GOAL: Everything from the line that contains "Describe how this" through the final line of the records should be written out exactly, and nothing outside that span.

JSON records of objects:

----

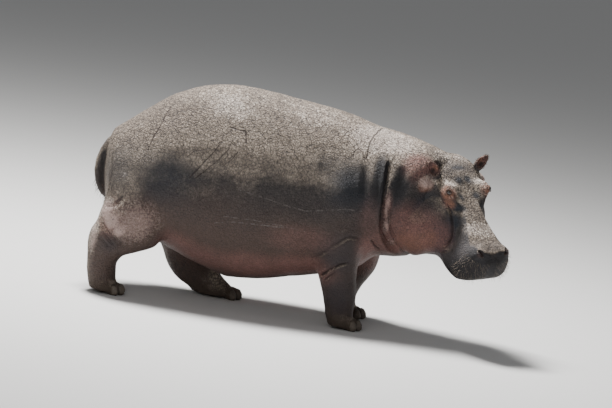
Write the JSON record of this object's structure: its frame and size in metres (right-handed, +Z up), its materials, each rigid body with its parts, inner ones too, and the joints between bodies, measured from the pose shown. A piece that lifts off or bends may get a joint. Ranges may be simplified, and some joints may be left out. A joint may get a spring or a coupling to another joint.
{
  "type": "hippopotamus",
  "caption": "Life-size still model of a hippopotamus walking on level ground, head lowered and turned to its right, mouth closed.",
  "frame": {"origin": "on the floor, under the middle of the whole model's box", "axes": "+X towards the head end of the trunk, +Y to the animal's left, +Z up; the head is turned towards -Y"},
  "size_m": [2.8542, 1.1562, 1.5028],
  "materials": {
    "hide": "bare wrinkled hide, satin where the light rakes it",
    "horn": "dull worn horn",
    "wet_eye": "wet and glossy"
  },
  "bodies": {
    "root": {"trunk": "hide", "neck": "hide", "head": "hide", "lower_jaw": "hide", "ear_right": "hide", "ear_left": "hide", "tail": "hide", "leg_hind_right": "hide", "leg_hind_left": "hide", "leg_front_right": "hide", "leg_front_left": "hide", "foot_hind_right": "hide", "foot_hind_left": "hide", "foot_front_right": "hide", "foot_front_left": "hide", "nail_hind_right_1": "horn", "nail_hind_right_2": "horn", "nail_hind_right_3": "horn", "nail_hind_right_4": "horn", "nail_hind_left_1": "horn", "nail_hind_left_2": "horn", "nail_hind_left_3": "horn", "nail_hind_left_4": "horn", "nail_front_right_1": "horn", "nail_front_right_2": "horn", "nail_front_right_3": "horn", "nail_front_right_4": "horn", "nail_front_left_1": "horn", "nail_front_left_2": "horn", "nail_front_left_3": "horn", "nail_front_left_4": "horn", "eye_right": "wet_eye", "eye_left": "wet_eye"}
  },
  "joints": []
}
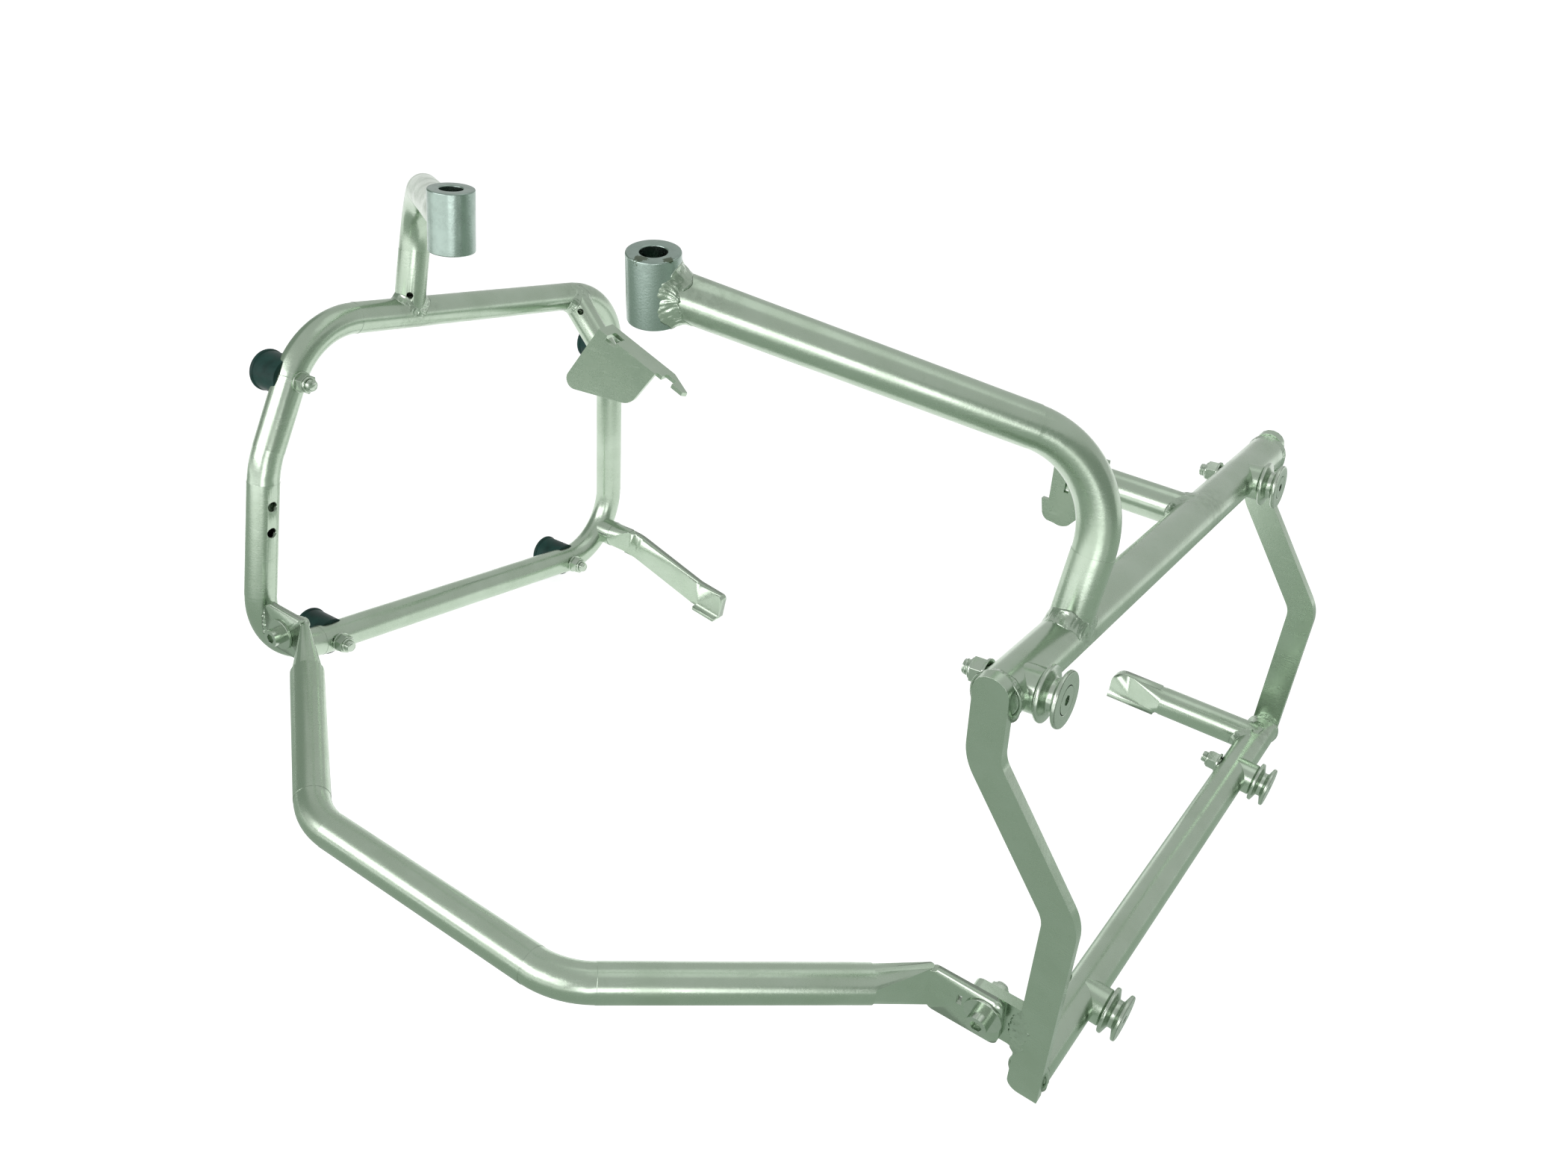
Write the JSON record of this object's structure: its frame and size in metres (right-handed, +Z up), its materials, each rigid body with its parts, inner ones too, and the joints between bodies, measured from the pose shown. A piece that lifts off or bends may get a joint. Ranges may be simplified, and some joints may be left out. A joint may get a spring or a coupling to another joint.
{
  "type": "motorbike pannier frame",
  "caption": "Pair of side case carriers in bent steel tube and cranked plate, with mounting arms, sleeves, spools and pucks, joined behind by a bolted crossbar.",
  "frame": {"origin": "middle of the right mounting sleeve's bore", "axes": "+X to the motorbike's right, across both carriers, +Y forward, +Z up"},
  "size_m": [0.5234, 0.4824, 0.3703],
  "materials": {
    "zinc_steel": "satin zinc plating",
    "turned_steel": "turned and zinc plated",
    "fasteners": "bright zinc plating",
    "rubber": "matt moulded"
  },
  "bodies": {
    "root": {"left_hoop": "zinc_steel", "left_arm": "zinc_steel", "left_sleeve": "turned_steel", "left_front_stub": "zinc_steel", "left_bracket": "zinc_steel", "left_lower_arm": "zinc_steel", "left_tab": "zinc_steel", "left_puck_upper_rear": "rubber", "left_puck_upper_front": "rubber", "left_puck_lower_rear": "rubber", "left_puck_lower_front": "rubber", "left_puck_screws": "fasteners", "left_puck_washers": "fasteners", "left_puck_nuts": "fasteners", "right_upper_tube": "zinc_steel", "right_lower_tube": "zinc_steel", "right_rear_plate": "zinc_steel", "right_front_plate": "zinc_steel", "right_arm": "zinc_steel", "right_sleeve": "turned_steel", "right_front_stub": "zinc_steel", "right_bracket": "zinc_steel", "right_lower_arm": "zinc_steel", "right_tab": "zinc_steel", "right_collar_upper_rear": "zinc_steel", "right_collar_upper_front": "zinc_steel", "right_collar_lower_rear": "zinc_steel", "right_collar_lower_front": "zinc_steel", "right_spool_upper_rear": "turned_steel", "right_spool_upper_front": "turned_steel", "right_spool_lower_rear": "turned_steel", "right_spool_lower_front": "turned_steel", "right_spool_screws": "fasteners", "right_spool_washers": "fasteners", "right_spool_nuts": "fasteners", "crossbar": "zinc_steel", "crossbar_screws": "fasteners", "crossbar_washers": "fasteners", "crossbar_nuts": "fasteners"}
  },
  "joints": []
}
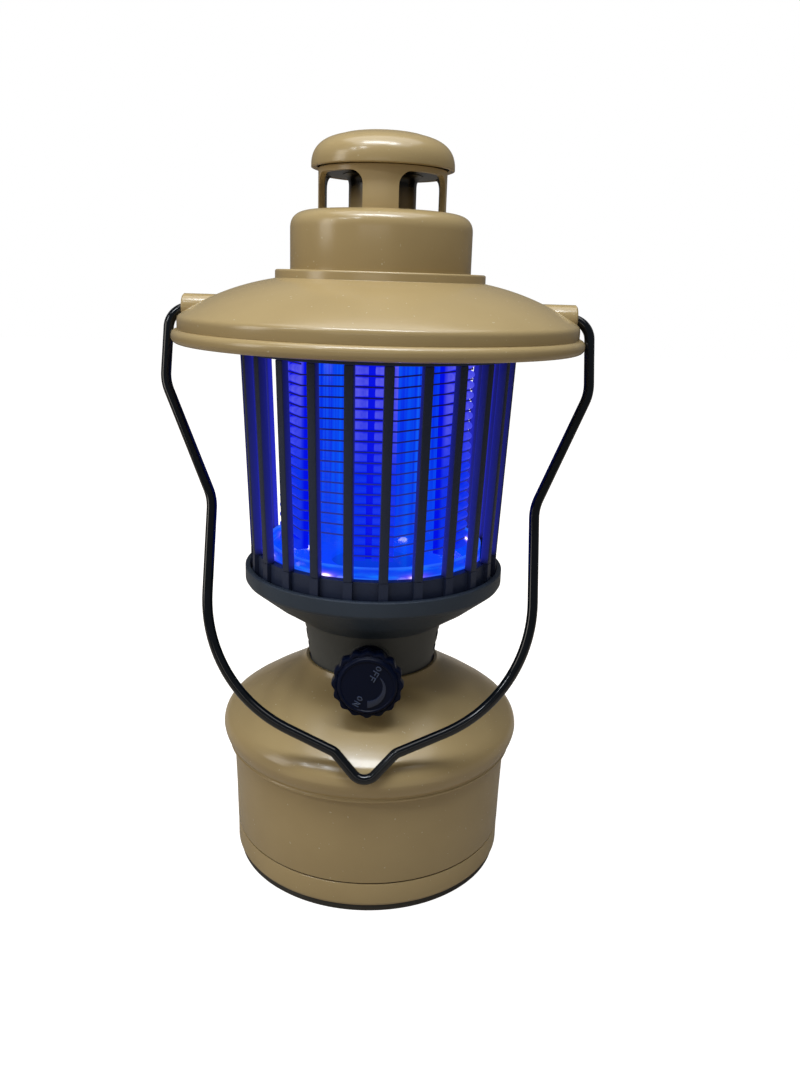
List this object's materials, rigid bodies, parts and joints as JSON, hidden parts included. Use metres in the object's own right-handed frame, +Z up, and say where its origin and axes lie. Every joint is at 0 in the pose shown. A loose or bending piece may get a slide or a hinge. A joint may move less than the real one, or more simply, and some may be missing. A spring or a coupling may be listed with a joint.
{
  "type": "electric bug zapper",
  "caption": "Lantern-shaped electric insect zapper: tank base, ribbed cage round a blue-lit shock grid, wide hat, vented crown, swinging wire bail.",
  "frame": {"origin": "centre of the foot ring, on the surface that the lantern stands on", "axes": "+Z up along the lantern's axis; -Y is the front with the switch knob; the bail pivots about X"},
  "size_m": [0.1696, 0.161, 0.298],
  "materials": {
    "tan_shell": "satin moulded khaki plastic",
    "dark_shell": "fine-textured charcoal plastic",
    "knob_black": "satin navy-black plastic",
    "tray_clear": "glossy clear plastic lit blue",
    "foot_rubber": "matt dark rubber",
    "bail_wire": "gloss black enamel",
    "screw_steel": "plain zinc-plated steel",
    "grid_wire": "bright drawn wire",
    "comb_plastic": "translucent pale plastic lit violet",
    "light_guide": "glossy clear plastic lit blue",
    "led_lens": "clear lens, lit violet",
    "circuit_board": "solder-masked laminate",
    "switch_body": "moulded thermoset",
    "battery_sleeve": "shrink sleeve",
    "coil_tape": "yellow coil tape",
    "capacitor_film": "dipped resin",
    "lead_sleeve": "wire insulation"
  },
  "bodies": {
    "root": {"foot_ring": "foot_rubber", "bottom_cap": "tan_shell", "base_seal": "foot_rubber", "base_tank": "tan_shell", "base_screws": "screw_steel", "base_lid": "tan_shell", "battery_holder": "knob_black", "battery_cells": "battery_sleeve", "battery_contacts": "screw_steel", "charge_board": "circuit_board", "charging_port": "screw_steel", "port_cover_pin": "screw_steel", "neck": "dark_shell", "neck_screws": "screw_steel", "switch_bezel": "knob_black", "rotary_switch": "switch_body", "switch_nut": "screw_steel", "control_board": "circuit_board", "hv_transformer": "coil_tape", "hv_capacitor": "capacitor_film", "harness": "lead_sleeve", "collar": "dark_shell", "collecting_tray": "tray_clear", "led_board": "circuit_board", "uv_leds": "led_lens", "diffuser_tube": "light_guide", "grid_posts": "comb_plastic", "grid_wire_live": "grid_wire", "grid_wire_return": "grid_wire", "grid_top_plate": "dark_shell", "cage_base_ring": "dark_shell", "cage_ribs": "dark_shell", "cage_top_ring": "dark_shell", "chamber_roof": "dark_shell", "roof_screws": "screw_steel", "shade_rim": "tan_shell", "hat_shade": "tan_shell", "upper_drum": "tan_shell", "crown_column": "tan_shell", "vent_crown": "tan_shell", "cap_screw": "screw_steel", "top_cap": "tan_shell"},
    "bail": {"bail": "bail_wire"},
    "knob": {"knob": "knob_black", "knob_shaft": "screw_steel"},
    "port_cover": {"port_cover": "foot_rubber"}
  },
  "joints": [
    {"name": "bail_swing", "type": "hinge", "parent": "root", "child": "bail", "pos_m": [0, 0, 0.232], "axis": [-1, 0, 0], "range_deg": [0, 317]},
    {"name": "knob_turn", "type": "hinge", "parent": "root", "child": "knob", "pos_m": [0, -0.0475, 0.095], "axis": [0, -1, 0], "range_deg": [0, 165]},
    {"name": "port_cover_flap", "type": "hinge", "parent": "root", "child": "port_cover", "pos_m": [0, 0.0584, 0.035], "axis": [1, 0, 0], "range_deg": [0, 120]}
  ]
}
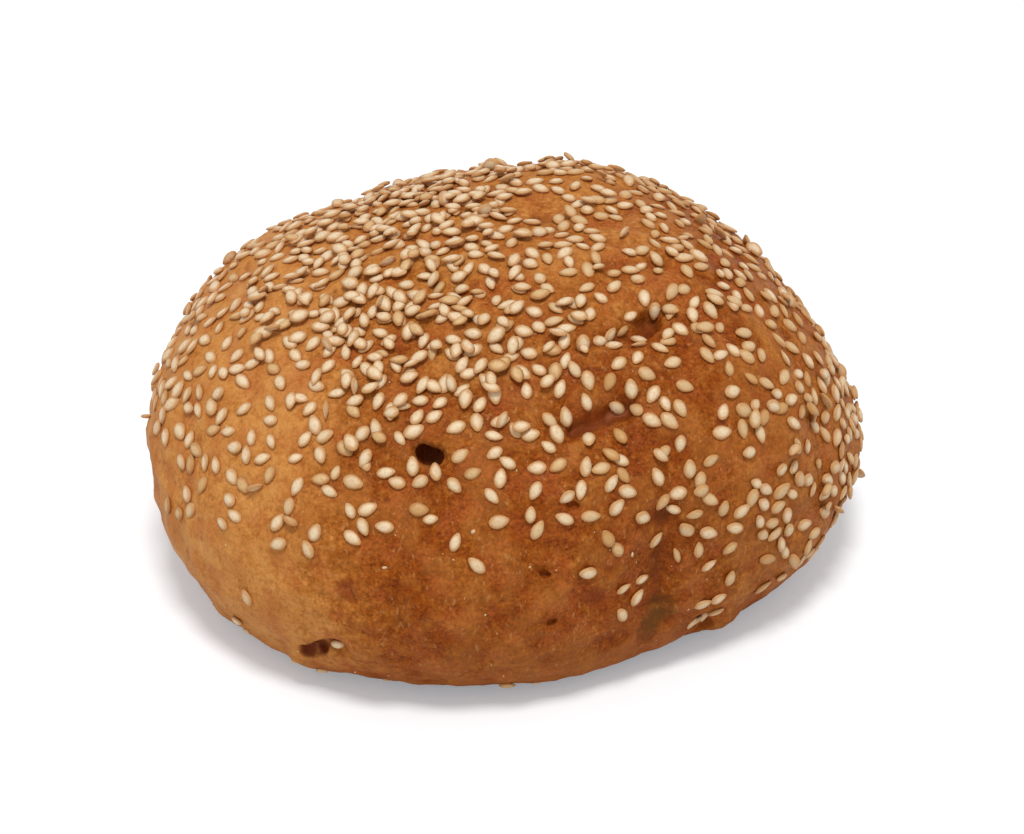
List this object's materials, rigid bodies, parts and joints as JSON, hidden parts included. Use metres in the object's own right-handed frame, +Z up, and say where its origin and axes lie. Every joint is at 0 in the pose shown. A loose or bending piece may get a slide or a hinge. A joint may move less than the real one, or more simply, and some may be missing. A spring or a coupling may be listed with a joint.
{
  "type": "sesame bread roll",
  "caption": "Round baked bread roll, a squat uneven dome with a flat underside, crust hollows, folds and small pores, made to carry scattered sesame seeds.",
  "frame": {"origin": "middle of the bounding box of the roll, at the height of the flat underside it rests on", "axes": "+Z up from the underside to the crown; the front, with the torn bubble and the bare lower crust, faces -Y; +X to the right as seen from the front"},
  "size_m": [0.1036, 0.0956, 0.0525],
  "materials": {
    "crust": null
  },
  "bodies": {
    "root": {"roll": "crust"}
  },
  "joints": []
}
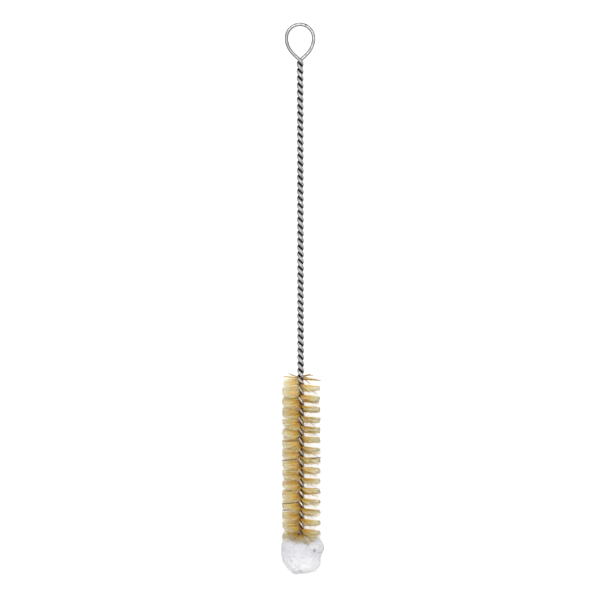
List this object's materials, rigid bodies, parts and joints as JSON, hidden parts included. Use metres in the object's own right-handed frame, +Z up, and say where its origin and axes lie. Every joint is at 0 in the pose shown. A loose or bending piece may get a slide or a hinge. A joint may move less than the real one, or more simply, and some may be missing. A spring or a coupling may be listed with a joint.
{
  "type": "test tube brush",
  "caption": "Twisted-in-wire test tube brush with a hanging eye, natural bristles and a cotton tip, for scrubbing the inside of narrow glass tubes.",
  "frame": {"origin": "middle of the bottom of the bounding box, on the surface the brush lies on", "axes": "+Z up from that surface; +Y along the brush from the cotton tip to the hanging eye; +X across it, in the plane of the eye"},
  "size_m": [0.022, 0.2799, 0.0257],
  "materials": {
    "wire": "galvanised, satin",
    "bristle": "natural hog bristle",
    "cotton": "soft cotton"
  },
  "bodies": {
    "root": {"wire": "wire", "cotton_tip": "cotton", "bristle_tuft_01": "bristle", "bristle_tuft_02": "bristle", "bristle_tuft_03": "bristle", "bristle_tuft_04": "bristle", "bristle_tuft_05": "bristle", "bristle_tuft_06": "bristle", "bristle_tuft_07": "bristle", "bristle_tuft_08": "bristle", "bristle_tuft_09": "bristle", "bristle_tuft_10": "bristle", "bristle_tuft_11": "bristle", "bristle_tuft_12": "bristle", "bristle_tuft_13": "bristle", "bristle_tuft_14": "bristle", "bristle_tuft_15": "bristle", "bristle_tuft_16": "bristle", "bristle_tuft_17": "bristle"}
  },
  "joints": []
}
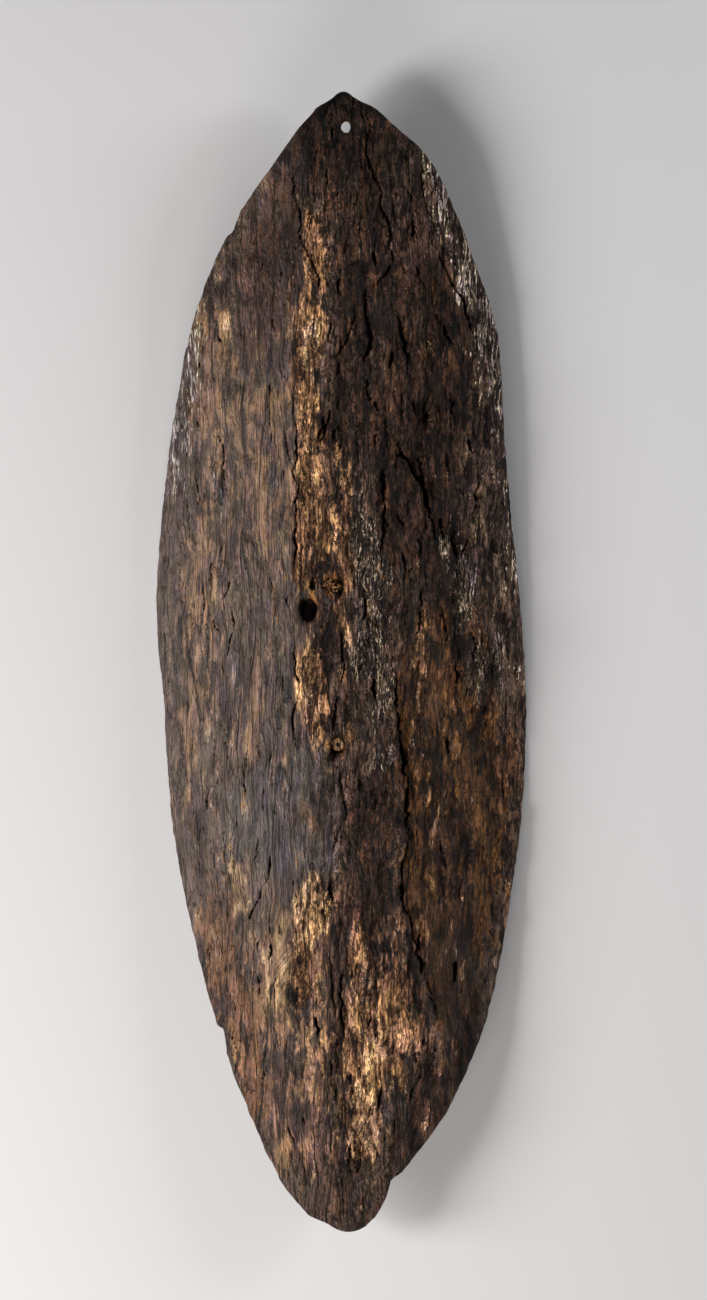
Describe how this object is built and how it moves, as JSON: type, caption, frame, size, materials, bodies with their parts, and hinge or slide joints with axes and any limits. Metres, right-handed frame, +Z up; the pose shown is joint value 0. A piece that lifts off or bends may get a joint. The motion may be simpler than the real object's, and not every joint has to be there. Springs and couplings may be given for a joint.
{
  "type": "bark shield",
  "caption": "Leaf-shaped bark shield, convex in front, with a bent-stick grip through its hollow back and a hanging hole near the sharper tip.",
  "frame": {"origin": "on the ground, under the middle of the shield's length and width", "axes": "+Z up, out of the convex front; +Y along the length, towards the sharper tip with the hanging hole; +X to the right of the front"},
  "size_m": [0.316, 0.97, 0.0748],
  "materials": {
    "bark": "weathered, cracked and flaking bark with a worn dull polish",
    "stick": "bent peeled stick, polished by the hand, with splintered ends"
  },
  "bodies": {
    "root": {"bark_sheet": "bark", "handle": "stick"}
  },
  "joints": []
}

----

ANSWER BELOW:
Describe how this object is built and how it moves, as JSON: type, caption, frame, size, materials, bodies with their parts, and hinge or slide joints with axes and any limits. Metres, right-handed frame, +Z up; the pose shown is joint value 0. A piece that lifts off or bends may get a joint. The motion may be simpler than the real object's, and not every joint has to be there. Springs and couplings may be given for a joint.
{
  "type": "bark shield",
  "caption": "Leaf-shaped bark shield, convex in front, with a bent-stick grip through its hollow back and a hanging hole near the sharper tip.",
  "frame": {"origin": "on the ground, under the middle of the shield's length and width", "axes": "+Z up, out of the convex front; +Y along the length, towards the sharper tip with the hanging hole; +X to the right of the front"},
  "size_m": [0.316, 0.97, 0.0748],
  "materials": {
    "bark": "weathered, cracked and flaking bark with a worn dull polish",
    "stick": "bent peeled stick, polished by the hand, with splintered ends"
  },
  "bodies": {
    "root": {"bark_sheet": "bark", "handle": "stick"}
  },
  "joints": []
}